Artisti emergenti. “La casa nuova” di Salas è la Musica

NAPOLI – Venerdì 26 giugno è uscito il primo disco di Salas, nome d’arte di Antonio D’Angelo, cantante indie folk napoletano classe ‘96. E’ un lavoro autoprodotto di sei canzoni, anticipato dal lancio di due singoli intitolati “Trasloco” (Video in basso) e “Pigiama”.

Il lavoro di Salas prende spunto da “For Emma, Forever Ago” del gruppo indie folk Bon Iver, cui aggiunge un lavoro autoriale all’italiana di tutto rispetto, e suoni maturi che mescolano il legno e l’acustica con l’elettronica, trascinando l’ascoltatore nel mondo e nella vita di Salas, con malinconia, educazione e intimità, non a caso l’artista afferma: «Potrebbe essere una raccolta di tutto ciò che è accaduto finora nella mia vita. “La Casa Nuova” è la nostalgia di tutto quello che è venuto: una casa, un posto, i vent’anni, un padre e una madre, gli amici e i fratelli, l’amore».
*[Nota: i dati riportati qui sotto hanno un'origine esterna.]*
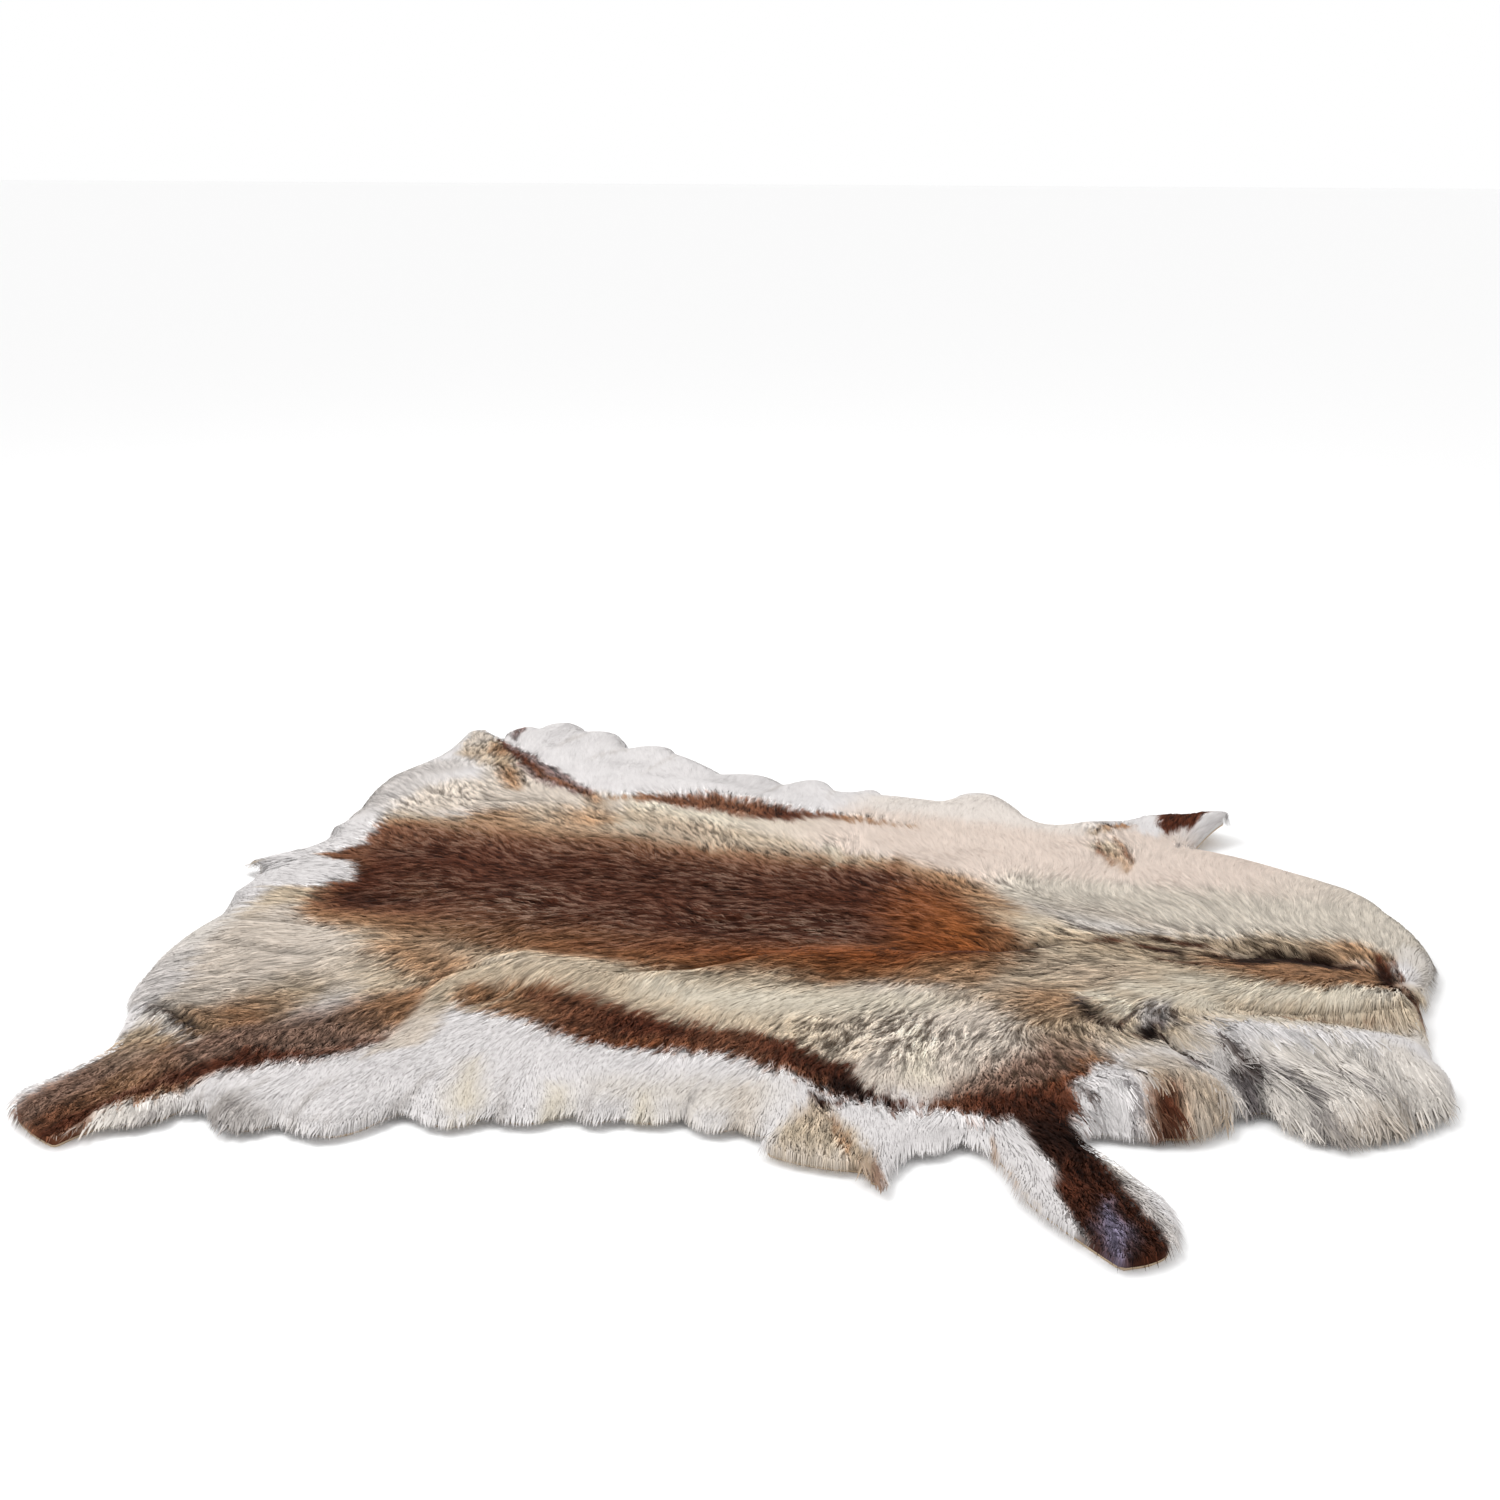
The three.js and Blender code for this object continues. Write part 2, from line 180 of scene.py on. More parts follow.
# Which way the hair lies: x, y, and the step along x and y from root to tip.
LIE = [
    (-10, -20, -1.0, -0.3), (40, 70, -0.8, 0.5), (40, -60, -0.8, -0.4),
    (200, 0, -1.0, 0.0), (450, 0, -1.0, 0.0), (700, 0, -1.0, 0.0), (900, 0, -1.0, 0.1),
    (200, 160, -0.9, 0.4), (450, 170, -0.8, 0.6), (700, 170, -0.7, 0.7),
    (200, -160, -0.9, -0.4), (450, -160, -0.8, -0.5), (700, -160, -0.8, -0.5),
    (30, 260, -0.7, 0.6), (20, 460, -0.3, 0.9), (150, 330, -0.5, 0.8), (60, 540, 0.0, 1.0),
    (250, 450, -0.2, 1.0), (450, 400, -0.1, 1.0), (620, 380, -0.1, 1.0), (760, 400, -0.2, 1.0),
    (420, 270, -0.5, 0.8), (650, 280, -0.4, 0.9), (850, 250, -0.4, 0.9), (860, 350, -0.3, 1.0),
    (60, -250, -0.9, -0.4), (60, -380, -0.5, -0.8), (200, -330, -0.6, -0.8),
    (110, -480, -0.2, -1.0), (110, -600, 0.0, -1.0), (180, -520, 0.2, -1.0),
    (260, -560, 0.1, -1.0), (340, -480, 0.1, -1.0), (420, -420, 0.1, -1.0),
    (600, -420, 0.1, -1.0), (440, -510, 0.1, -1.0), (700, -430, 0.1, -1.0),
    (380, -280, -0.4, -0.9), (500, -300, -0.3, -0.9), (650, -290, -0.2, -1.0),
    (760, -300, -0.2, -1.0), (850, -250, -0.3, -0.9), (900, -340, 0.1, -1.0),
    (780, -460, 0.1, -1.0), (830, -510, 0.1, -1.0), (880, -420, 0.3, -1.0),
    (960, -420, 0.5, -0.9), (1010, -500, 0.6, -0.8), (1050, -570, 0.5, -0.9),
    (960, 230, -0.2, 1.0), (1000, 330, 0.0, 1.0), (1010, 420, 0.3, 1.0), (1060, 400, 0.7, 0.6),
    (1000, 130, -0.3, 0.9), (1130, 140, -0.1, 1.0), (1230, 130, 0.0, 1.0), (1120, 240, 0.1, 1.0),
    (1000, 0, -0.9, 0.3), (1150, 20, -0.8, 0.4), (1210, 20, -0.6, 0.5), (1262, 30, 0.3, 0.8),
    (1272, -60, 0.4, -0.7),
    (950, -90, -0.9, -0.4), (1050, -70, -0.7, -0.6), (1150, -60, -0.4, -0.8),
    (1230, -80, -0.1, -0.9), (1080, -150, 0.1, -0.9), (1160, -150, 0.4, -0.9),
    (1240, -160, 0.5, -0.8), (1110, -250, 0.5, -0.9), (1200, -250, 0.6, -0.8),
    (1260, -230, 0.8, -0.5), (960, -280, 0.3, -0.9), (1010, -330, 0.8, -0.5),
    (1070, -330, 0.5, -0.8), (1060, -270, 0.7, -0.5),
]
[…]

Un album di esordio di buona qualità, in cui è difficile individuare il brano migliore. Al riguardo abbiamo raggiunto Salas per rivolgergli le nostre domande.
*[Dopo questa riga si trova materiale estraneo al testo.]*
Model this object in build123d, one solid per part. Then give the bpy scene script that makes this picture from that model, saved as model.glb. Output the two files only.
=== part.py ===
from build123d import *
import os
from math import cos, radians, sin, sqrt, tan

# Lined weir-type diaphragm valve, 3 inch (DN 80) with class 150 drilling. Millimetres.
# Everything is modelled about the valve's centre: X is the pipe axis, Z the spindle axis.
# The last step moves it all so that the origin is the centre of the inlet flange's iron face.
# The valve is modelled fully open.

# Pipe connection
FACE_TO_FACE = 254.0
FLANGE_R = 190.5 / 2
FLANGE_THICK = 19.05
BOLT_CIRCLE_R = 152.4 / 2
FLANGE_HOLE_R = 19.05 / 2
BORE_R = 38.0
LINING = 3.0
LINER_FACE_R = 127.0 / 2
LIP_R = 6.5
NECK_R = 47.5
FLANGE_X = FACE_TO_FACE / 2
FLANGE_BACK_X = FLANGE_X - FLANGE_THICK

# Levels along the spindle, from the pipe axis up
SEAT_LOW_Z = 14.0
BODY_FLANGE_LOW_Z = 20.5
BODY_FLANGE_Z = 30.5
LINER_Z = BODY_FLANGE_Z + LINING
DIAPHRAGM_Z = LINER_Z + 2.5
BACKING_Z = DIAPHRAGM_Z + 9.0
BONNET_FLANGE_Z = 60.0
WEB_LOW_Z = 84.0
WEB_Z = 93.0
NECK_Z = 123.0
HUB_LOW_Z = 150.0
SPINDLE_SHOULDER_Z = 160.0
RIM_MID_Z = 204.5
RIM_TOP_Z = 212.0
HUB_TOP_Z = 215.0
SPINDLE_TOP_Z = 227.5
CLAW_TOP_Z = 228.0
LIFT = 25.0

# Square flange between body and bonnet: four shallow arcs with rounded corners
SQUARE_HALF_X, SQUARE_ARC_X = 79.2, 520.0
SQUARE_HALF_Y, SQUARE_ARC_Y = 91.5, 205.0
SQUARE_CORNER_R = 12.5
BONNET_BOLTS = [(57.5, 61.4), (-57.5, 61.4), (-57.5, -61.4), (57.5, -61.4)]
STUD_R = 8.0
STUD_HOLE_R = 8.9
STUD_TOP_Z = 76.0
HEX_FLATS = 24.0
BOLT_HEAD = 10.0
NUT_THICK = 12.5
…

Le è riuscito propio bene questo primo lavoro, è stato semplice autoprodurlo?

«Non è stata una produzione facile. Rincorrevo l’idea di questo disco da un paio d’estati. Ho incontrato Luca De Matteis e insieme abbiamo iniziato a lavorare su questi brani. Lui è un musicista assoluto, molto più di me, ha gusto e sensibilità. Ci siamo subito trovati sulla strada giusta. Ha arrangiato i brani, chè io faccio sempre fatica a dire che li ho arrangiati con lui, limitandomi a dare indicazioni, a dire sì o no, esprimendo gusti e desideri. Poi abbiamo portato questi brani in studio da Joe Nocerino. Una scoperta fantastica. La sua esperienza ci ha aiutato a prendere questi brani e farli diventare delle canzoni da disco, curando le atmosfere, le sonorità, riempiendo i vuoti e creandone apposta. Ha suonato tra l’altro anche il basso e le chitarre elettriche del disco. Al trio formato da Luca, Joe e me è stato poi costantemente vicino e dentro la produzione del disco Roberto Guardi, che ha curato e suonato tutte le percussioni e il sitar in “Pigiama”. Roberto è un bel musicista, un sensibile cantautore e una persona speciale. Il suo confronto e conforto, dentro e fuori dallo studio, è stato fondamentale. Alla causa hanno partecipato anche Domenico Carmelo e Marco Lembo, con una tromba e un contrabbasso in “Limone”, che hanno alzato il groove generale del pezzo e del disco.»

Ma come è nato?

«Fin dall’inizio l’idea è stata quella di proporre una canzone italiana che potesse unire, senza far storcere il naso, i suoni acustici di chitarre e i suoni elettronici di synth, le batterie elettroniche e quelle reali, gli archi e le trombe con i piani elettrici e i moog. Non è stato facile, è un equilibrio sottile. E credo anche che ci sia parecchio margine di miglioramento. Però ci siamo presi la briga di rischiare, di essere coraggiosi, con pezzi anche troppo lunghi, con delle code strumentali mai esclusivamente virtuose, ma sempre inserite nel discorso totale del pezzo. Abbiamo provato a non ripetere e ripeterci, a non essere prevedibili, a cercare la nota giusta. Possiamo migliorare, ma per adesso sono davvero felice.»

Perché autoprodursi oggi?

«L’autoproduzione è una scelta. I costi sono quelli che sono e amen. I sacrifici, il tempo, la fatica sono compensati dalla bellezza, dal divertimento, dalla soddisfazione. E’ una necessità, se non lo fosse mi darei ad altro. La parte più dura viene dopo. L’opinione generale è che fare un disco sia facile: ti metti, scrivi, registri e buonanotte. Costa tanto. E non finisce mai. La parte di promozione soprattutto ti vede coinvolto 24 ore su 24, per non parlare del procacciarsi le date live. E oggi, che suonare live è così proibitivo per gli strascichi dell’epidemia, l’unico modo per fare girare un disco è che qualcuno ne parli. E io vi ringrazio tanto per l’opportunità. E il pubblico che non può sostenere la musica andando ai live, ha un solo modo per aiutare gli artisti: far girare il disco, parlarne, fare passaparola, ascoltarlo e se possibile comprare le copie fisiche, perchè, per quanto possa sembrare materialista, pure noi cantautori dobbiamo mangiare.»